No vídeo, Booth argumenta que o antissemitismo é uma resposta justa ao comportamento dos judeus e ironiza a ideia de que isso seja “apenas um antigo patógeno mental nas mentes dos goyim, que surge sem motivo para dificultar a vida dos judeus”.
Em vídeo de julho, defendeu tentativas recentes de criar uma comunidade apenas para brancos no Arkansas: “Pessoas brancas têm o direito de se reunir sem serem acompanhadas por algum maldito negro ou algum judeu.”
Em outro vídeo de julho, disse: “Pessoas negras oprimem a si mesmas. Eu não faço isso. Não me interesso. Eu, sabe, só quero eles longe de mim. Quero eles longe de mim, da minha comunidade, do meu estado, do meu país. Não sei. Só, não sei, sai da minha frente.”
Em vídeo de maio apoiando o programa de Trump de aceitar refugiados africânderes com base num “genocídio branco” fictício na África do Sul, Booth disse: “Sabe, espero que eles não percam a África do Sul para a praga negra, mas, enfim, as coisas vão desmoronar e ir tudo pro brejo.”
Tischauser, analista do SPLC, afirmou que os vídeos de Booth misturam “racismo bruto, falas históricas tradicionais sobre supremacia branca” e “análises pseudoacadêmicas sobre criminalidade negra ou comportamento negro”.

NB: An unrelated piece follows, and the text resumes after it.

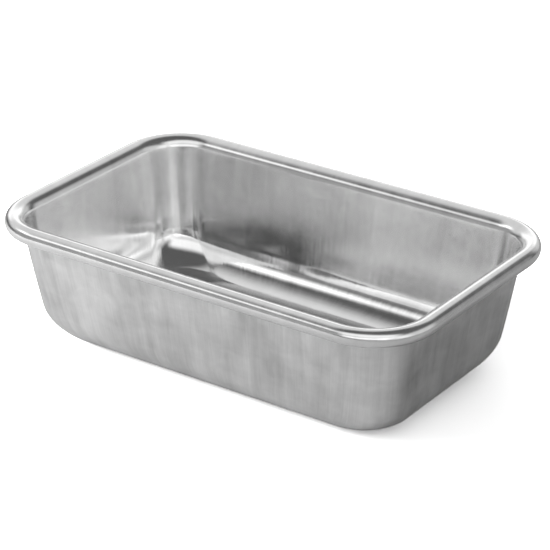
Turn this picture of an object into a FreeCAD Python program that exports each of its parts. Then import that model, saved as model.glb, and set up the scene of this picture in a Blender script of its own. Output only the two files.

Meg Booth, esposa de Chris, foi eleita em novembro tesoureira do município de Maple Valley como republicana.
Seu perfil público nas redes sociais não tem as mensagens extremistas do marido, embora ela tenha interagido com publicações na conta de Chris, que também está repleta de mensagens racistas e iconografia neonazista.
Chris Booth também “curtiu” posts em que sua esposa discutia sua candidatura.